What to work on: Every line from the one with "What OpenSCAD source" to the one with "on the table.", including those two, is to be copied exactly; all other lines of the entries below are left out.

▼

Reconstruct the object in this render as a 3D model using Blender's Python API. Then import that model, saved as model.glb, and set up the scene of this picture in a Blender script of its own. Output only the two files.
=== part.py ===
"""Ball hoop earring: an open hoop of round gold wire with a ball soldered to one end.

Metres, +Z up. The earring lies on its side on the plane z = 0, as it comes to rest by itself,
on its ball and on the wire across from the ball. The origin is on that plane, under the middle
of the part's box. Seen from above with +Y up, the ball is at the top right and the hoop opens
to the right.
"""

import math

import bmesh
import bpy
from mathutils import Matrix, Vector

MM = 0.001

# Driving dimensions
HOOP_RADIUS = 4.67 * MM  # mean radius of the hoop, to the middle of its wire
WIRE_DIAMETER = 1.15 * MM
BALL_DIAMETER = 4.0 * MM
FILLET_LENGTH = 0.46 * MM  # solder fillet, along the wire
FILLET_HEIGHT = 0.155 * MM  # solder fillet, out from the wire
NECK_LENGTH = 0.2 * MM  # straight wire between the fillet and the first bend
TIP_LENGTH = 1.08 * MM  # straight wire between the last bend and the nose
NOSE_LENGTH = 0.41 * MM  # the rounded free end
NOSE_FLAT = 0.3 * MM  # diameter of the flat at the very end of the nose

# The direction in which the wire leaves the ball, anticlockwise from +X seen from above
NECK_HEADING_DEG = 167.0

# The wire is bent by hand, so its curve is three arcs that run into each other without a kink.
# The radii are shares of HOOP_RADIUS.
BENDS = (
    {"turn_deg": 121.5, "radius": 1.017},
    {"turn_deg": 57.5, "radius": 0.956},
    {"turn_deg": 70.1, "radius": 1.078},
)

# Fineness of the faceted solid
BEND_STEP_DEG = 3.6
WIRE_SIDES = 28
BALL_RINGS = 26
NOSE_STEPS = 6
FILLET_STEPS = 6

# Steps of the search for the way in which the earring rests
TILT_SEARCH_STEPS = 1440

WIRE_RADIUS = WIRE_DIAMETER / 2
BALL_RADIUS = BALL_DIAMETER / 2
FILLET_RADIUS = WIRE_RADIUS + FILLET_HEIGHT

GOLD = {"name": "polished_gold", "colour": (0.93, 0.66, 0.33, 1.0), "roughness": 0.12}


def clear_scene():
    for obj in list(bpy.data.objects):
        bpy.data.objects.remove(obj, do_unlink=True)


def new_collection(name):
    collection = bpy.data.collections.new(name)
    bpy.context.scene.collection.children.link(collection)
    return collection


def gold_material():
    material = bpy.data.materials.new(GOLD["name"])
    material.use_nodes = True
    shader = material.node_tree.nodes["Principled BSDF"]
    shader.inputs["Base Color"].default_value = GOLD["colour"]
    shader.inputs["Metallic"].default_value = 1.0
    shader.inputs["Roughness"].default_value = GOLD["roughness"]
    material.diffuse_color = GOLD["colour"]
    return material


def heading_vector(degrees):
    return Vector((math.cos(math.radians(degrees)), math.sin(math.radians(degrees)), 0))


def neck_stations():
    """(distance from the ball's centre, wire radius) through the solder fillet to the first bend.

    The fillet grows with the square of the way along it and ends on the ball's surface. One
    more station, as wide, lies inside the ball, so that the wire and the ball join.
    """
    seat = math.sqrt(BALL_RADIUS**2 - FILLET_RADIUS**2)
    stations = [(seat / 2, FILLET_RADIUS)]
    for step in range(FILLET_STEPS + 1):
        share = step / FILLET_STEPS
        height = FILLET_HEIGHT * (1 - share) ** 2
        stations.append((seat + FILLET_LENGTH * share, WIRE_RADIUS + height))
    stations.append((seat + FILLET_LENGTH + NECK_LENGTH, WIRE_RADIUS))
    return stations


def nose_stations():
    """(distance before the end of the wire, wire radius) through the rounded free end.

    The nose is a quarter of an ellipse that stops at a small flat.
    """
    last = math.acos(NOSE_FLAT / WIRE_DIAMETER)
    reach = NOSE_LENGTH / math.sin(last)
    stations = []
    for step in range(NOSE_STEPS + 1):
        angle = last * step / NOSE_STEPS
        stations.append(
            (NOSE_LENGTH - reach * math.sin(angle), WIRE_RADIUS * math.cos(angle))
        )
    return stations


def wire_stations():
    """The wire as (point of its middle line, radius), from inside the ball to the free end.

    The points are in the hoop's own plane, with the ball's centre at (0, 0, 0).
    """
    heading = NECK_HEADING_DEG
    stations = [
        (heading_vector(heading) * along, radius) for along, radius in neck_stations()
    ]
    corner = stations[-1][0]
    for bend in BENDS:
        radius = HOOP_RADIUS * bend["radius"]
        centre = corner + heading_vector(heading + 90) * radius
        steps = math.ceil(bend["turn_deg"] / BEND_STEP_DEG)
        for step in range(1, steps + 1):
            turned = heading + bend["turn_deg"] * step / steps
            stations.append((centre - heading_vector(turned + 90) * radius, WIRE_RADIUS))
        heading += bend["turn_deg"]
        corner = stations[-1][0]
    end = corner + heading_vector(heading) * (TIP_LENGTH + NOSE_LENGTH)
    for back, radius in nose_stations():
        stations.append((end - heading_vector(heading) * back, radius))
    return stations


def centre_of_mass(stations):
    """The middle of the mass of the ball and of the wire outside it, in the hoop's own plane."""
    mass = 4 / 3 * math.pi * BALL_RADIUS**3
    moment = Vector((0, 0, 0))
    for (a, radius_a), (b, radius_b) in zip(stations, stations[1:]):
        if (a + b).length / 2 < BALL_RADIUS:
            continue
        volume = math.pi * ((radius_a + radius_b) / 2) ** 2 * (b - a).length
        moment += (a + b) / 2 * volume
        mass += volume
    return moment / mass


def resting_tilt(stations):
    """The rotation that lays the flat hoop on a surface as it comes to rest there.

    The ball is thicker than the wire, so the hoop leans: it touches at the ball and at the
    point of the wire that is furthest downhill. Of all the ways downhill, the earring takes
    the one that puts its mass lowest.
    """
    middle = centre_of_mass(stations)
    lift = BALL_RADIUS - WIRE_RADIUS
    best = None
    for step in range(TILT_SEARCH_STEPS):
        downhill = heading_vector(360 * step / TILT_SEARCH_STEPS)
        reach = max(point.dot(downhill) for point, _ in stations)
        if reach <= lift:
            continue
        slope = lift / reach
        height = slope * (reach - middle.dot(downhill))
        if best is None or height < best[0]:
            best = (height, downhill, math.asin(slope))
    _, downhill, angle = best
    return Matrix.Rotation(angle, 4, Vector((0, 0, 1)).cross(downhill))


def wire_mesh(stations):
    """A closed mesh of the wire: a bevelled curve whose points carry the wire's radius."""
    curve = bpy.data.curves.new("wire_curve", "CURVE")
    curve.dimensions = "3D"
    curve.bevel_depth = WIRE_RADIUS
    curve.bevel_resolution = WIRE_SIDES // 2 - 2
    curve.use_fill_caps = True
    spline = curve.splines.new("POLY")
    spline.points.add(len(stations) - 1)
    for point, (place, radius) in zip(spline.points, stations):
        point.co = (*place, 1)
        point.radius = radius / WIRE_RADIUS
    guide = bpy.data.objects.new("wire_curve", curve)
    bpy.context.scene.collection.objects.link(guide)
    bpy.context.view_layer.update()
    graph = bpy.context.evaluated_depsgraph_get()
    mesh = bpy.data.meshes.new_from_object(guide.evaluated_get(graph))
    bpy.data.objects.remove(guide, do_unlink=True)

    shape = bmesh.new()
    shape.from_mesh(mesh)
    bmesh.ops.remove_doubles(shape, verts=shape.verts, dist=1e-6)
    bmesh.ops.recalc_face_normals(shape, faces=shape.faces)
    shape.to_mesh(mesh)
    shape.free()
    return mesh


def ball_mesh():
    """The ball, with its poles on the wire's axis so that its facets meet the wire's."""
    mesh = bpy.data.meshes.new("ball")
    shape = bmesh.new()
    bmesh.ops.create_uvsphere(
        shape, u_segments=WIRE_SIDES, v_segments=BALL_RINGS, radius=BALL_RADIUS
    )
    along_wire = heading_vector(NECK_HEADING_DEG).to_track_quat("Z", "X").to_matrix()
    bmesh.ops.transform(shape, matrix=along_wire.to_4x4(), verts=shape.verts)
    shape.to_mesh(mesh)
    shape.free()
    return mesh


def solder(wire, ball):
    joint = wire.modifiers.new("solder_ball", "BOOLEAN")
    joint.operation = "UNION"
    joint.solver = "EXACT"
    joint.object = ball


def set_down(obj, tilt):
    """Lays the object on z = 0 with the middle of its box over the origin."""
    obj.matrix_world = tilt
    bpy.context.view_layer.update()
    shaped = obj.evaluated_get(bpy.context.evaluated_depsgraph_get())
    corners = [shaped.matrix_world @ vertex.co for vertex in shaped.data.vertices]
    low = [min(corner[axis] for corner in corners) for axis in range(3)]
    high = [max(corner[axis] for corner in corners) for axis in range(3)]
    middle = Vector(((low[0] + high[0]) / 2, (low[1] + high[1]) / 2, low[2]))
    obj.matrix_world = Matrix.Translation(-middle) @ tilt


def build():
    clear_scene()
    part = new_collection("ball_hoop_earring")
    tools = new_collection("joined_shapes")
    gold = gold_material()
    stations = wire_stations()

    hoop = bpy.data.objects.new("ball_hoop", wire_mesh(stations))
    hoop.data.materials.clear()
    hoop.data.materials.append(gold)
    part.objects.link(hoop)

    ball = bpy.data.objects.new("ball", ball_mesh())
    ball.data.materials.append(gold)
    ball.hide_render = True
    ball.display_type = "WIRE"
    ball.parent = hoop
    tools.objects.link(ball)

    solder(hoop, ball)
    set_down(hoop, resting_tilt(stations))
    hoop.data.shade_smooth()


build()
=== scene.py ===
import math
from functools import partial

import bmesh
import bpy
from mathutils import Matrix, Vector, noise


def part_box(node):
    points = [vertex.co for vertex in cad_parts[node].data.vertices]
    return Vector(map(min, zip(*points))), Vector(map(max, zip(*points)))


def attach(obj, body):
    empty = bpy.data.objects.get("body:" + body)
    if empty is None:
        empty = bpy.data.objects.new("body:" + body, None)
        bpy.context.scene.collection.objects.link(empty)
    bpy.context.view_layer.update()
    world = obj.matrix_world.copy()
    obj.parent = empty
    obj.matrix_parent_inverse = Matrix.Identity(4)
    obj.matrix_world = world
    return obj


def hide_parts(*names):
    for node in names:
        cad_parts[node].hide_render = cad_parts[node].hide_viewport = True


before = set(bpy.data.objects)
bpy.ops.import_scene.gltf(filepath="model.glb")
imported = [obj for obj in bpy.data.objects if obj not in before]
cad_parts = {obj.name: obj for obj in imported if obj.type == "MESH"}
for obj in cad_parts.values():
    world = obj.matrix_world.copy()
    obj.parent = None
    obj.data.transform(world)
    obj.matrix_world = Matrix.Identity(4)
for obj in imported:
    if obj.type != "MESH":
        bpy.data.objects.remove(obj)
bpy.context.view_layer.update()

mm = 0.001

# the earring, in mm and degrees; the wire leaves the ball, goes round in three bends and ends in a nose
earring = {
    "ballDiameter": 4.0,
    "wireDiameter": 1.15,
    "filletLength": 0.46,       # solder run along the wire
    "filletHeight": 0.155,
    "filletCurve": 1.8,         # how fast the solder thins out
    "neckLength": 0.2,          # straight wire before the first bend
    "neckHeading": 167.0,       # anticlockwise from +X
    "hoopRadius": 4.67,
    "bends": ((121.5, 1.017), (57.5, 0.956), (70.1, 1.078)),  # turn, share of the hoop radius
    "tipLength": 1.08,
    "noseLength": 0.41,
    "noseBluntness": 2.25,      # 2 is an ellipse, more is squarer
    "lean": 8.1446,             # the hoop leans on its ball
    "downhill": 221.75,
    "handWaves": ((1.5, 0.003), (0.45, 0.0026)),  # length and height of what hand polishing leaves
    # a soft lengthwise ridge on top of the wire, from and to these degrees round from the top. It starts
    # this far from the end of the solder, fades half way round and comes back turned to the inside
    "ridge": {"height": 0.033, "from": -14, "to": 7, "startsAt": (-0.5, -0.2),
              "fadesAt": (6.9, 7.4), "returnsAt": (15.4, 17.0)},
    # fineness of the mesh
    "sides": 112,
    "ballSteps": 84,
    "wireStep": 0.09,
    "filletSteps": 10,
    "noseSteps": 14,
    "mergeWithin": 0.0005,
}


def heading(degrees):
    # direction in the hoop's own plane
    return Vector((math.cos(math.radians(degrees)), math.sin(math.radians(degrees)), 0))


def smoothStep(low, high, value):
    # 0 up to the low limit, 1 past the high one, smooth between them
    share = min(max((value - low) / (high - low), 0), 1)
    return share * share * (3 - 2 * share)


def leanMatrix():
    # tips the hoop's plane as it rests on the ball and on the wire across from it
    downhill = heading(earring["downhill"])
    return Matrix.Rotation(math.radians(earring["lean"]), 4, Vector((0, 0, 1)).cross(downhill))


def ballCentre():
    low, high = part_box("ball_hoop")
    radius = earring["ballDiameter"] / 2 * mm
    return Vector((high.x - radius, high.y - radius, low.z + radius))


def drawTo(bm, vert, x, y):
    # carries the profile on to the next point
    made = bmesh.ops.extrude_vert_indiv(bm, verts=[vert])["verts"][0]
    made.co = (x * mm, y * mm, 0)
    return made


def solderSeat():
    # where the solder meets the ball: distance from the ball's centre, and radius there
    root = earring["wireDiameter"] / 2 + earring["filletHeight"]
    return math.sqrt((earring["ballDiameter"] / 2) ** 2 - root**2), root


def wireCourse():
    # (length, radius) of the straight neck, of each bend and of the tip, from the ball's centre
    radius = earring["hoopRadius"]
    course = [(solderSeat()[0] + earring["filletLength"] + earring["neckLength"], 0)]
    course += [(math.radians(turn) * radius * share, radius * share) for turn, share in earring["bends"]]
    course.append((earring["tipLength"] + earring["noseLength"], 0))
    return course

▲
▼

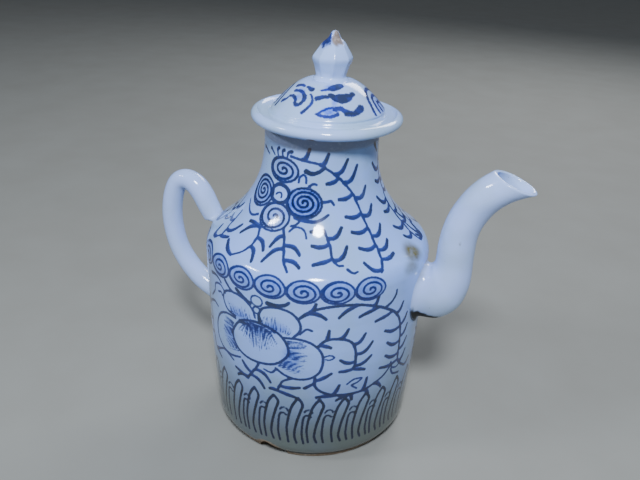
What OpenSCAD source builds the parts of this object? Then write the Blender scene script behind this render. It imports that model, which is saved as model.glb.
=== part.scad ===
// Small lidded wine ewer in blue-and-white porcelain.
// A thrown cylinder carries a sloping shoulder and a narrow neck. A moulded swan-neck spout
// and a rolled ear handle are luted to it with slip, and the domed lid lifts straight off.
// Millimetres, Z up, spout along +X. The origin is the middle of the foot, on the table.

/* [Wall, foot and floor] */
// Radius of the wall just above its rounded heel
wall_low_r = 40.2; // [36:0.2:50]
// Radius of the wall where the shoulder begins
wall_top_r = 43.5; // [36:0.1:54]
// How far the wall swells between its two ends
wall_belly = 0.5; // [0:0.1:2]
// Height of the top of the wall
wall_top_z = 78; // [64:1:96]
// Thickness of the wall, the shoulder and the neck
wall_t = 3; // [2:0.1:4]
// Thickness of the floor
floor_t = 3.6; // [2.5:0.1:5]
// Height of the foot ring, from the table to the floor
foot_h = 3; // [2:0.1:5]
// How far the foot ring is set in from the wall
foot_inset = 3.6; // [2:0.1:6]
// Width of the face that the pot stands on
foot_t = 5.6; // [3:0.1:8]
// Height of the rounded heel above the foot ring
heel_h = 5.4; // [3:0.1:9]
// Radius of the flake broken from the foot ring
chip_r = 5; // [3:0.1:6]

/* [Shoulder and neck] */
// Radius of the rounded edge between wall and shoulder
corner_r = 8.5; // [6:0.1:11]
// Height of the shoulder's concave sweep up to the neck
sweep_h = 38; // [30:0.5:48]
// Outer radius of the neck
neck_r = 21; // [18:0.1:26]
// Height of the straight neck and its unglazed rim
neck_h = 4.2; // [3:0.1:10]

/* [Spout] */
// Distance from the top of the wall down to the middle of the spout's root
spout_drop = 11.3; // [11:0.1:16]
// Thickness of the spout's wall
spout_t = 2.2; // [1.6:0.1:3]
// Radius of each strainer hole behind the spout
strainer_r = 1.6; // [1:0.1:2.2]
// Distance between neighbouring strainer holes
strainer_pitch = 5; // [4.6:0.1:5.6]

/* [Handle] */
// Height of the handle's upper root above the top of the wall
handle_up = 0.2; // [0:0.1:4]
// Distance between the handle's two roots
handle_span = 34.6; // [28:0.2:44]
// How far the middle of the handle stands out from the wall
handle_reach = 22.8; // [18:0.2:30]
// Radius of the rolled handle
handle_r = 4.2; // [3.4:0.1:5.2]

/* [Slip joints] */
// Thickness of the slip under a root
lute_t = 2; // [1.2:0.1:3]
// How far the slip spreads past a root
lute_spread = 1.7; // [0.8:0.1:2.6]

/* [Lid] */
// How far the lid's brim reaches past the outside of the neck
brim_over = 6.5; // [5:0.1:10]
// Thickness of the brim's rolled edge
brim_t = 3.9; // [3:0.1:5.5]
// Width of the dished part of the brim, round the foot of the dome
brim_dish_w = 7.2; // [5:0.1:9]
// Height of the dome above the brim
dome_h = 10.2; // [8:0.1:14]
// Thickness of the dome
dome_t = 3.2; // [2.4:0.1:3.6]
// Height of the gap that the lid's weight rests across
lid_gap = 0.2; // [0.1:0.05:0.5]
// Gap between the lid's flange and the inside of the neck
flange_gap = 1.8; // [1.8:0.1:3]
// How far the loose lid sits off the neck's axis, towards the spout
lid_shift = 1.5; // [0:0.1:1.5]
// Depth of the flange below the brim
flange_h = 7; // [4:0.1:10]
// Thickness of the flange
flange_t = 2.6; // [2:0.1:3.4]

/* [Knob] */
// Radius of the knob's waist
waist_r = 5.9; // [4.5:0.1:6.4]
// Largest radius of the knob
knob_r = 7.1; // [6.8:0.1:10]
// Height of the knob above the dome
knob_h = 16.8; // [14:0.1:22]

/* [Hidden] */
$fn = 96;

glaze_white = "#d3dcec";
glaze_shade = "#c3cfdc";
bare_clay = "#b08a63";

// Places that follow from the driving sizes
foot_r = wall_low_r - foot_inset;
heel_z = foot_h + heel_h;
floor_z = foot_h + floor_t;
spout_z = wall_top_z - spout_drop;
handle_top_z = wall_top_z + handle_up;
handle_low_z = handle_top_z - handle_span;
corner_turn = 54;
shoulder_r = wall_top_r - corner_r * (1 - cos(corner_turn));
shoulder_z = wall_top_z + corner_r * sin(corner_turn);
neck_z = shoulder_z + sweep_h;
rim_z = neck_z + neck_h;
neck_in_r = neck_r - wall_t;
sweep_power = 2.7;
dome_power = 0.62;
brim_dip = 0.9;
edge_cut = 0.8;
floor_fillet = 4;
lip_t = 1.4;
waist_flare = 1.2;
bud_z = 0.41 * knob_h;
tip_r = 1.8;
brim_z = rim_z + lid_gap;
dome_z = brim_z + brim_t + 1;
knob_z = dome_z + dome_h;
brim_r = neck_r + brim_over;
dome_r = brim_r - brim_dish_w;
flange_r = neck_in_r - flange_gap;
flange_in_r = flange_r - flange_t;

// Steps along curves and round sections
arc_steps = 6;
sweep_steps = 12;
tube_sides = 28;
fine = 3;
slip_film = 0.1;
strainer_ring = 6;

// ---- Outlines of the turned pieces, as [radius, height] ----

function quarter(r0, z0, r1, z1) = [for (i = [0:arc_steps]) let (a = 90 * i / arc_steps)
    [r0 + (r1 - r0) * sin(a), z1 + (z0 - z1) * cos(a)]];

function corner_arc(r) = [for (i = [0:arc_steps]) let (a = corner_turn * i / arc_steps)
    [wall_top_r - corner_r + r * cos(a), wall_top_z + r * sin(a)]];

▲

Solution below:
What OpenSCAD source builds the parts of this object? Then write the Blender scene script behind this render. It imports that model, which is saved as model.glb.
=== part.scad ===
// Small lidded wine ewer in blue-and-white porcelain.
// A thrown cylinder carries a sloping shoulder and a narrow neck. A moulded swan-neck spout
// and a rolled ear handle are luted to it with slip, and the domed lid lifts straight off.
// Millimetres, Z up, spout along +X. The origin is the middle of the foot, on the table.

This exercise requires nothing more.